Der gescheiterte Sturm
Haftars im Februar angekündigte „Sturm des Vaterlands“-Offensive endete wie das Hornberger Schiessen. Dies zeigt die Brüchigkeit der sozialen Allianzen, die Haftar mit lokalen Machthabern und Milizen eingegangen war. Die Luftwaffenbasis unterstand bislang der Oberhoheit der Warashfāna, einer Stammesföderation, die in erbitterter Fehde mit den Tripolitanern stand. Doch schon Ende April 2020 deutete sich an, dass die LNA die Unterstützung der Stämme in Westtripolitanien zu verlieren drohte. Die LNA musste anerkennen, dass die GNA-Truppen einen „moralischen Sieg" errungen hätten.
Haftar hatte wohl den Bogen überspannt, als er deklarierte, er sei vom libyschen Volk zur Führung der Nation auserwählt worden.
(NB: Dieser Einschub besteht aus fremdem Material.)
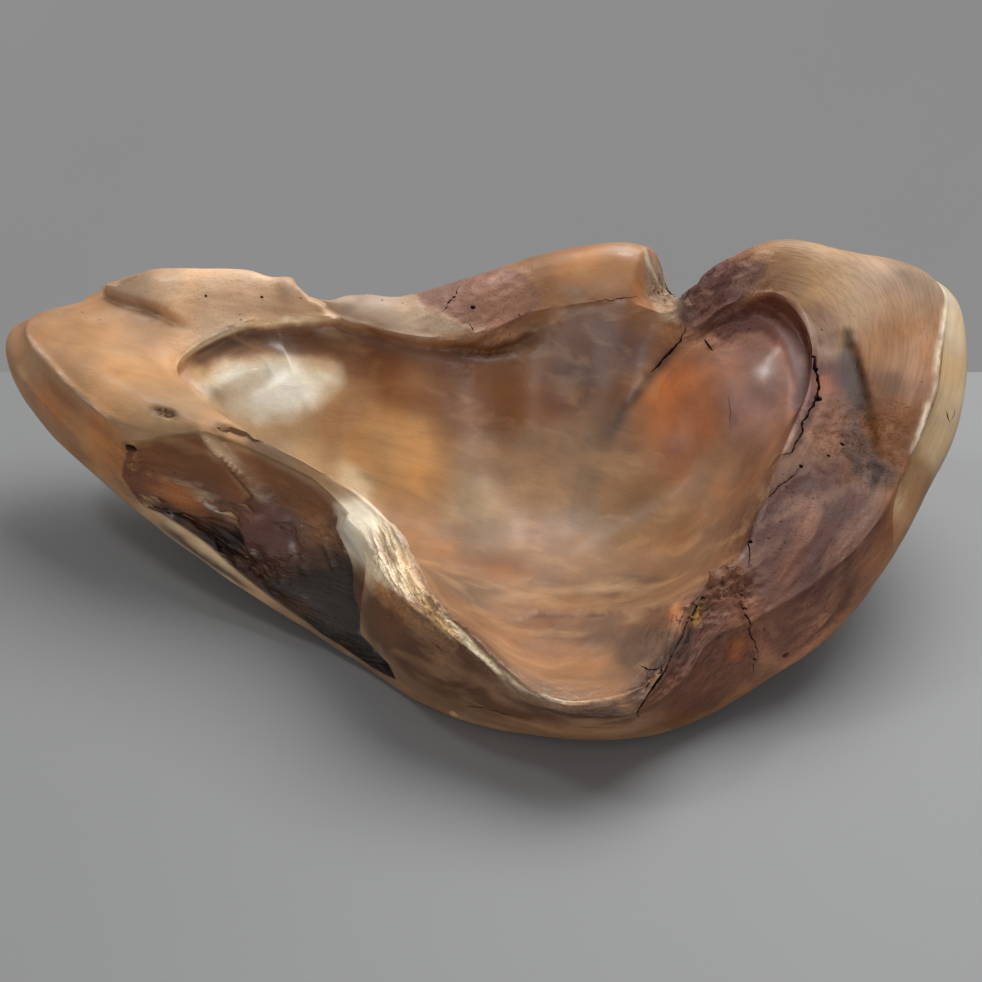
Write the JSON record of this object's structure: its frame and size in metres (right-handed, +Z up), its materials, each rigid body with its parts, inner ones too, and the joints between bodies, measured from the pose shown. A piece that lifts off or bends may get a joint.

Viele seiner Alliierten haben vermutet, dass Haftar gegen die Regierung des ostlibyschen „Repräsentantenhauses“ in Tobruk geputscht habe und damit ausstehende Solidaritätsleistungen an seine Alliierten verweigern könnte. So regte sich Widerstand gegen Haftars Selbstermächtigung. Haftar versuchte vorzubeugen, indem er am 12. Mai mit dem Präsidenten des Repräsentantenhauses Aguila eine Übereinkunft zu erzielen suchte, in der er seinen Putsch „zurücknahm“ und anerkannte, dass das Repräsentantenhaus „ein demokratisch gewähltes Gremium, das das gesamte libysche Volk repräsentiert“ sei und dass es „nur durch freie und gerechte Wahlen wie im Jahr 2014 aufgelöst“ werden könne.
Die Macht der Stämme
Dies hat die LNA so geschwächt, dass ein einheitliches Kommando in ihren Machtgebieten in Tripolitanien unmöglich wurde. Der GNA nutzt das Momentum und versucht nun, auch die Stellungen der LNA in den südlichen Aussenbezirken von Tripolis zu erobern. Um hier erfolgreich zu sein, müsste die GNA aber eine Vereinbarung mit den mächtigen Tarhūna- und Warfalla-Milizen treffen, die bislang das Rückgrat der LNA-Macht in Tripolitanien darstellten.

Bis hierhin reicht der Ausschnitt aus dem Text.